● **Data provided**:

* Start *

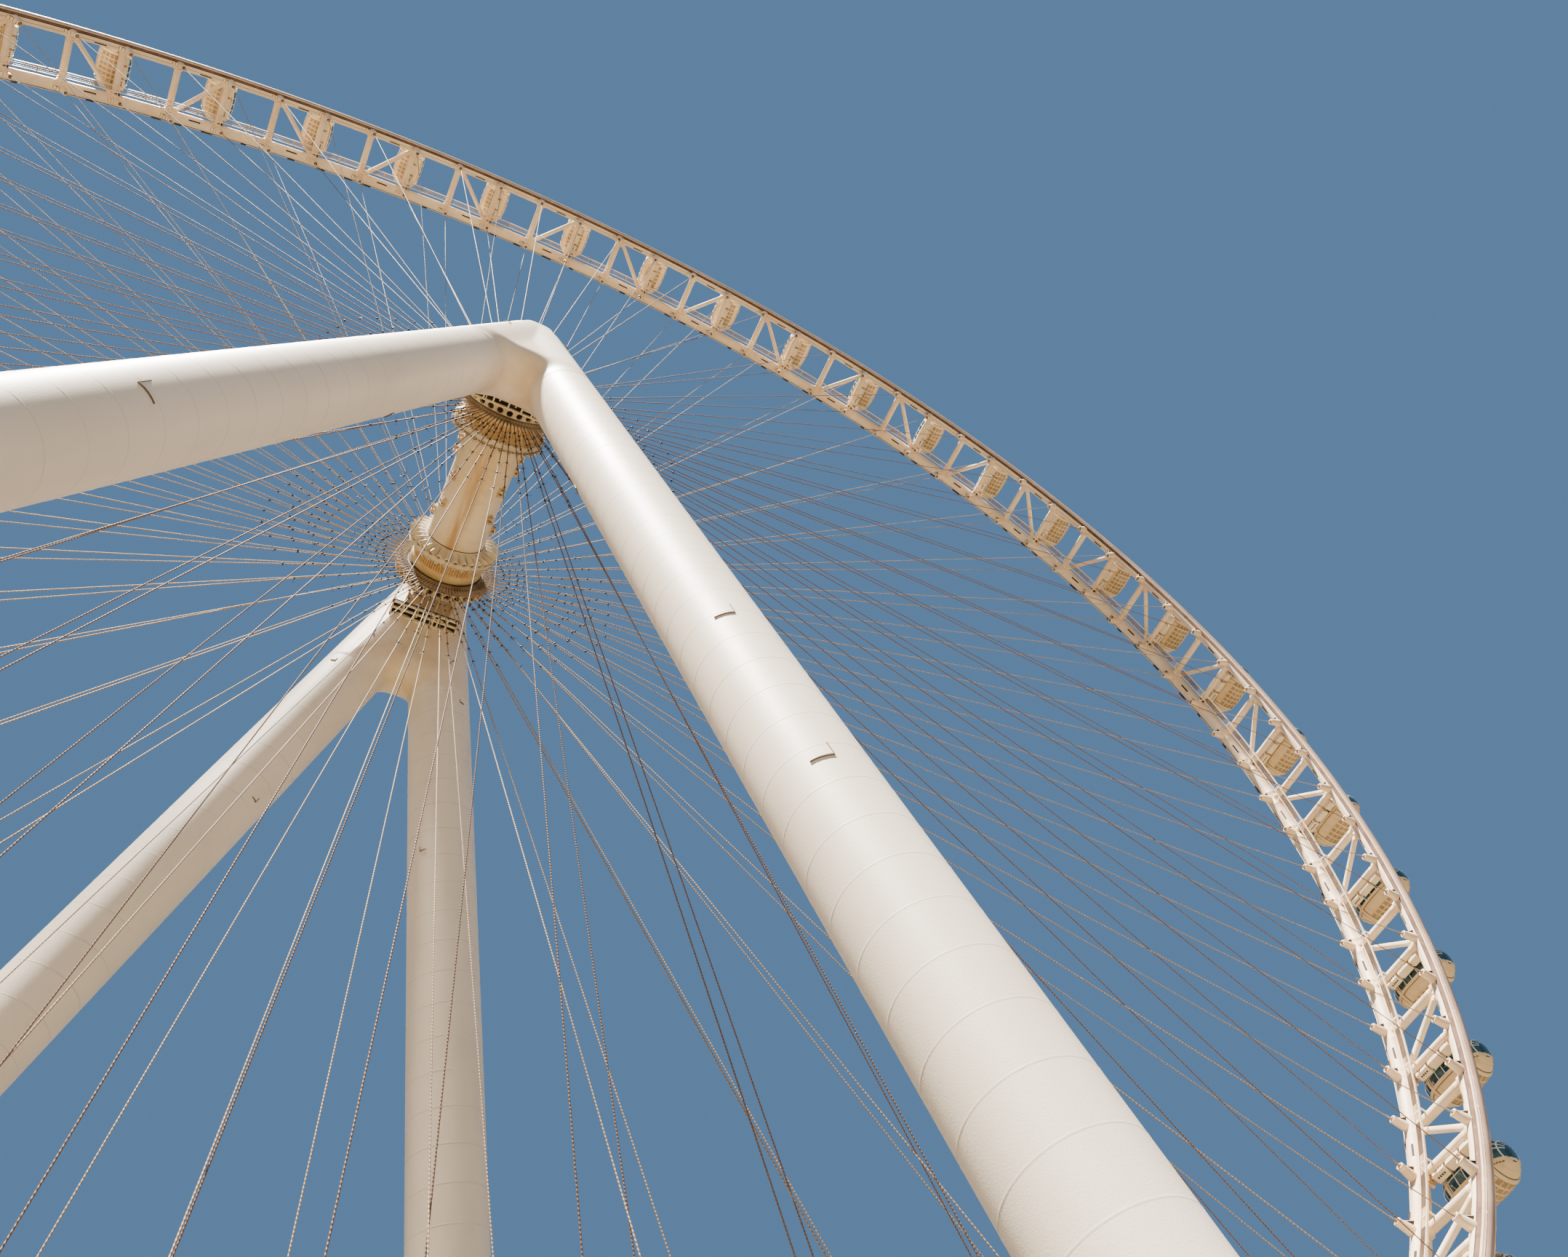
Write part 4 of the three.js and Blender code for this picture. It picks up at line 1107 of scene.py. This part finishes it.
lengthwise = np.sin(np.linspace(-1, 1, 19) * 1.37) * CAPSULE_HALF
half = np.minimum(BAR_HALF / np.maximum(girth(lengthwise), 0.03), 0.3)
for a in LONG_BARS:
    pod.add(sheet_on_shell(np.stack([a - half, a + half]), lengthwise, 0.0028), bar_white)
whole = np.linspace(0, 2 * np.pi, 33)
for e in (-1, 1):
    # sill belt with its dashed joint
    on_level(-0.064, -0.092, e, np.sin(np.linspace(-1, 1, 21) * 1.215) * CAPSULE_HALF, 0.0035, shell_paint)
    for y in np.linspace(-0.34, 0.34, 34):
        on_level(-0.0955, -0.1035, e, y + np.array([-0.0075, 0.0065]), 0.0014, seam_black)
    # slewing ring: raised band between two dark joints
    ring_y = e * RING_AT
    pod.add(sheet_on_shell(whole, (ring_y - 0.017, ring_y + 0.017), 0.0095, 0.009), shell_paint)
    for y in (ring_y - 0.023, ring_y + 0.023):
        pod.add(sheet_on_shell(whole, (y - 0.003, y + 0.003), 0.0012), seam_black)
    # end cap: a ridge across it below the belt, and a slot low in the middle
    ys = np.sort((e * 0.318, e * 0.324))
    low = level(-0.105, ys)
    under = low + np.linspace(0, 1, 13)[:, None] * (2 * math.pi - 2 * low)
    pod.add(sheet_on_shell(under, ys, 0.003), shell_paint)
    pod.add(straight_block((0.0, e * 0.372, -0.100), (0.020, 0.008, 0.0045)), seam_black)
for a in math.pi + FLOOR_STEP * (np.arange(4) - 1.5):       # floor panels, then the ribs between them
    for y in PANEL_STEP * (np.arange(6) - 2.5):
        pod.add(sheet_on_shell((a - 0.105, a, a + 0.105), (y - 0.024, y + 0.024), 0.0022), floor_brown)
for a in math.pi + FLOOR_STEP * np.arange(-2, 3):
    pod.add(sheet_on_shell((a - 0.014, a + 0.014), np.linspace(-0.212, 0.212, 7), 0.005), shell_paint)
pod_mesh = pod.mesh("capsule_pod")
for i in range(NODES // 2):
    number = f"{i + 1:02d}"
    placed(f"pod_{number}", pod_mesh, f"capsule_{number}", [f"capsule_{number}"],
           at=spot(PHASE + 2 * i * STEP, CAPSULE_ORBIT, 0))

* End *
* Start *

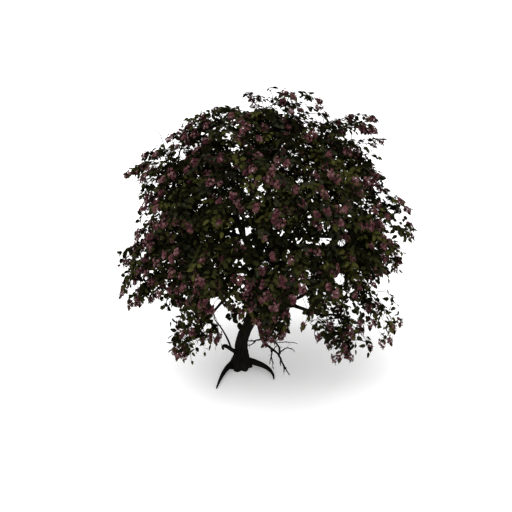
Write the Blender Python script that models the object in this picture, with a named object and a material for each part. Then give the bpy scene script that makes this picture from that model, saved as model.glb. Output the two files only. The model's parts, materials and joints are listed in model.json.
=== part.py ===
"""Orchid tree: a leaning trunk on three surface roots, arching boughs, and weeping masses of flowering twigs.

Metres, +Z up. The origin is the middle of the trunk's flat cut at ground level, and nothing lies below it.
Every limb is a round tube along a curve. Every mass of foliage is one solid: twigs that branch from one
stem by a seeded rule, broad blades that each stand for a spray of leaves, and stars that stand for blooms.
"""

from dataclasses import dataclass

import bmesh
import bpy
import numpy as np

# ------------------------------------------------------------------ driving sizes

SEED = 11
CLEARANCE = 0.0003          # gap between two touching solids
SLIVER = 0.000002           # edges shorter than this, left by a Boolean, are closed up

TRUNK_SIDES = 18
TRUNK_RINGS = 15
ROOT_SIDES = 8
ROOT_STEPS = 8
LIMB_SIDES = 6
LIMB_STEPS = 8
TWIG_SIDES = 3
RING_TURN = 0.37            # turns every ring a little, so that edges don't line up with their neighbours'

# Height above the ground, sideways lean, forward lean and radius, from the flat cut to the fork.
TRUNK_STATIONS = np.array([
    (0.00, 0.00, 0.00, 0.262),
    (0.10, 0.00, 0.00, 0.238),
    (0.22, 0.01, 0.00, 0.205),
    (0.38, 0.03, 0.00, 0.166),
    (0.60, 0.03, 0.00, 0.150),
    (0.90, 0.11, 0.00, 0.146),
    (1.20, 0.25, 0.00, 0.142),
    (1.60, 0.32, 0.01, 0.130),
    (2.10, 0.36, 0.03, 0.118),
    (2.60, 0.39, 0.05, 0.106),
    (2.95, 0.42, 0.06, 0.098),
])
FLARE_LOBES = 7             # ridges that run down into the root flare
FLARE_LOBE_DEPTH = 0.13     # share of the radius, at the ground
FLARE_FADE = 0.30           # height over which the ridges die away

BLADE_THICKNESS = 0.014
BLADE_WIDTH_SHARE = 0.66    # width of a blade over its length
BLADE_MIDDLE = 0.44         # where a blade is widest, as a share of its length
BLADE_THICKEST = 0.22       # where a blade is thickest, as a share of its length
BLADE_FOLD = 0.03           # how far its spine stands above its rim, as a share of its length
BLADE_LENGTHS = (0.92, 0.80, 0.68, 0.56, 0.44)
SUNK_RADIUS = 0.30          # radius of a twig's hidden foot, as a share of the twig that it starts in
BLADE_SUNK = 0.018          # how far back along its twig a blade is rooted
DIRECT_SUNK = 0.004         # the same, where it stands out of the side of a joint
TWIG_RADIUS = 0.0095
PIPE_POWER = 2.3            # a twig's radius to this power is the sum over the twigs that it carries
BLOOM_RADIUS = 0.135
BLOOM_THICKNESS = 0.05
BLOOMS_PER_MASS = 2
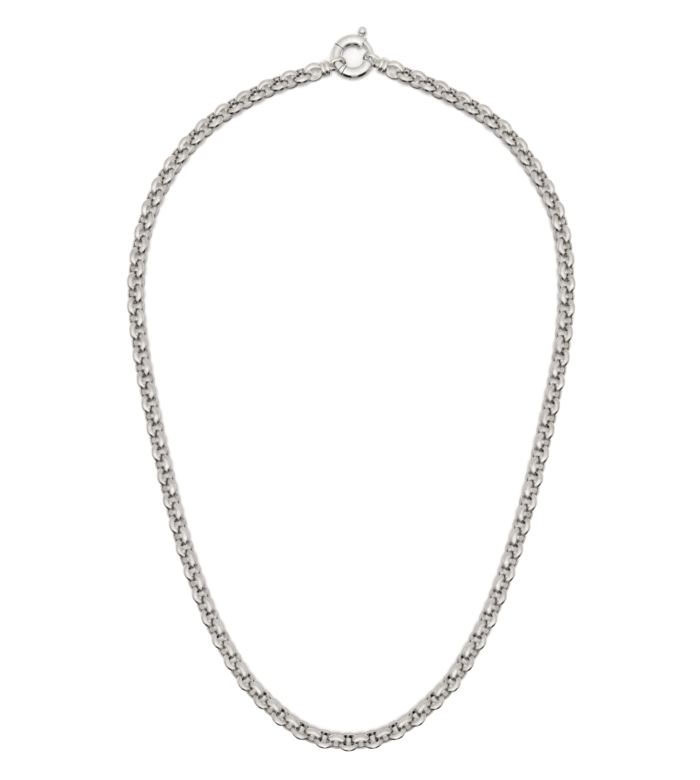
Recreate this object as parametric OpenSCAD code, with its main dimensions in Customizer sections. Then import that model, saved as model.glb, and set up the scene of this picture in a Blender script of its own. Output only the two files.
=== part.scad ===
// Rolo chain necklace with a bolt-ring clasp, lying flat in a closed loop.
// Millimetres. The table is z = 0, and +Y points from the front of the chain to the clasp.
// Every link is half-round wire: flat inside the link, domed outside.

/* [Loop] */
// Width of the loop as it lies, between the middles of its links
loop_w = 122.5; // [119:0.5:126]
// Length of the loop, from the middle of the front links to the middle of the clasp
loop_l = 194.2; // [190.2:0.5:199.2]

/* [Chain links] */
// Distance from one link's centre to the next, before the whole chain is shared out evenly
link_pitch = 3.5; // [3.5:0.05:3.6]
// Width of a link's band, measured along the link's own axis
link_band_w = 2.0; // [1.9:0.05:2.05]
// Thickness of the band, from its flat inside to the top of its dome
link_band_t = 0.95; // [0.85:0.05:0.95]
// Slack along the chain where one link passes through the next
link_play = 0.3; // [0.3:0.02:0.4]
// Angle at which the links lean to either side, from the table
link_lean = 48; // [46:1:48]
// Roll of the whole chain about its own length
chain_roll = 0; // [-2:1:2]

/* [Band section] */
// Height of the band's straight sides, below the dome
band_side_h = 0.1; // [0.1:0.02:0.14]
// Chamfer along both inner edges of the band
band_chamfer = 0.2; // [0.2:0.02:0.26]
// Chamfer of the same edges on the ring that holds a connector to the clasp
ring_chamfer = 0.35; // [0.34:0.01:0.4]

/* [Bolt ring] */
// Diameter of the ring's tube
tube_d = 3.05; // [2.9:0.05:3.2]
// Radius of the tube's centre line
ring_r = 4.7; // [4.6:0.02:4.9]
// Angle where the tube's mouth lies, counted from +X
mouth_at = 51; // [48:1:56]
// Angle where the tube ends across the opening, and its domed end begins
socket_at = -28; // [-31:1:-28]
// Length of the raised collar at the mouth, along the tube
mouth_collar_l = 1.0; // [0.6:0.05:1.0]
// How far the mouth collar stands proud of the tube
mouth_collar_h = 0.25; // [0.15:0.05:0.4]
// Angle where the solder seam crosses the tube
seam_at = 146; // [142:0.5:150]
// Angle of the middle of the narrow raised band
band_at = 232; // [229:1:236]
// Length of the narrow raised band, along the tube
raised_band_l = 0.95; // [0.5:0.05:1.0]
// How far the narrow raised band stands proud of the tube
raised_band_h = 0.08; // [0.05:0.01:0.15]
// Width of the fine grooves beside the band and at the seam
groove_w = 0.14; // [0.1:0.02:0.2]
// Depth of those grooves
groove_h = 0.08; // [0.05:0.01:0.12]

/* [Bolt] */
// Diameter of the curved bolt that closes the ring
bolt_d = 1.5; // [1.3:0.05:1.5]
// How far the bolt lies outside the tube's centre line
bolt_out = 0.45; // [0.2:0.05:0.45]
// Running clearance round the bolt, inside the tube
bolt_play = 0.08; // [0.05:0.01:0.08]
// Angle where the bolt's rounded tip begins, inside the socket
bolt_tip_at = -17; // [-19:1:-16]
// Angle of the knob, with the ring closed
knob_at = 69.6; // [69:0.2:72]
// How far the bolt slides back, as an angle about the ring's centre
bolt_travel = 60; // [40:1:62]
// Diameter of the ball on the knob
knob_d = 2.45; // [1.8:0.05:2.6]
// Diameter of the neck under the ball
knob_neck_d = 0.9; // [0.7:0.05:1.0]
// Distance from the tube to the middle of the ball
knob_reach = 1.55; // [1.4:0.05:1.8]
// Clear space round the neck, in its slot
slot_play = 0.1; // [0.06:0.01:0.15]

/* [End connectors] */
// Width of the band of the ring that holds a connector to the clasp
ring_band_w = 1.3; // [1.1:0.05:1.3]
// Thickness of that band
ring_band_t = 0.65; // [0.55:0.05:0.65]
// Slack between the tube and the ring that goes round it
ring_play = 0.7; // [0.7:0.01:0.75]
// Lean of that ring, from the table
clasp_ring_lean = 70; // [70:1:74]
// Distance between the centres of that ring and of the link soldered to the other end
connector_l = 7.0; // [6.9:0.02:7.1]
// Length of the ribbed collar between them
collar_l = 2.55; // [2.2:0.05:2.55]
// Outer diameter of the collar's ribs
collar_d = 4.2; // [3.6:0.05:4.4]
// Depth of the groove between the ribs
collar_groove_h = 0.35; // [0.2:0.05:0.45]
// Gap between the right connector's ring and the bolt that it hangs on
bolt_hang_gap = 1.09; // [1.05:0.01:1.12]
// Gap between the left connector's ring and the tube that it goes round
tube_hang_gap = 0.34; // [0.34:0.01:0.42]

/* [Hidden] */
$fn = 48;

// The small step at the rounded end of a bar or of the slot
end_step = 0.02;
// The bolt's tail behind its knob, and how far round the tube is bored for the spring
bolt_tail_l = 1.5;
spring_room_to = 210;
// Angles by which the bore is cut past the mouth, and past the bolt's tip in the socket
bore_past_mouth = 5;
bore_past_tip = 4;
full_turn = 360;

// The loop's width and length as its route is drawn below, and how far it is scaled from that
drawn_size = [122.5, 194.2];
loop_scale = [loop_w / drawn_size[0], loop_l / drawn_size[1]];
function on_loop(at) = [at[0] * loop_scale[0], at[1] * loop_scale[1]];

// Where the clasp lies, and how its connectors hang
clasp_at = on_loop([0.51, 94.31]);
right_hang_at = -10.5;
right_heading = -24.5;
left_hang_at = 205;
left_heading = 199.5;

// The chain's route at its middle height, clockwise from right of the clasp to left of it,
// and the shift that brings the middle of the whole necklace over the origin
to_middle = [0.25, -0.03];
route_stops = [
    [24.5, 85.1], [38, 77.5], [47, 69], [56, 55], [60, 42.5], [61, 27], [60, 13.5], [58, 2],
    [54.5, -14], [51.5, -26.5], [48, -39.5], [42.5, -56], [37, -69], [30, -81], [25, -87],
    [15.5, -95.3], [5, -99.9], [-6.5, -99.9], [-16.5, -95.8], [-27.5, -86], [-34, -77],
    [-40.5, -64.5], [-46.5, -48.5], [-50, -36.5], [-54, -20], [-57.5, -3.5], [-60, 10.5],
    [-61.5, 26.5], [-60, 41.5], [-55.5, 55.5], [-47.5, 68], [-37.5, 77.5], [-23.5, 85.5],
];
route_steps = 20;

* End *
* Start *

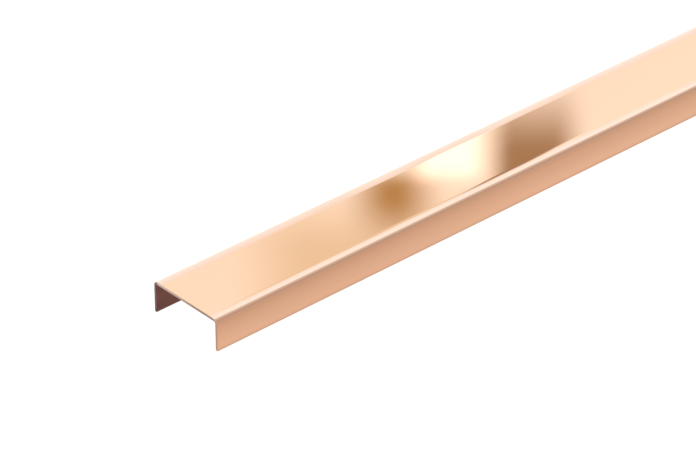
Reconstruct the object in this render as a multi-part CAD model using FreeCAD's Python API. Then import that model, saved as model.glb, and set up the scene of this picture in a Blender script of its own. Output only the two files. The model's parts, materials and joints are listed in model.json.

* End *

● **Task goal**:
Across the entries, how many lines hold the word "three"? Say only the number.

● **Right answer**:
2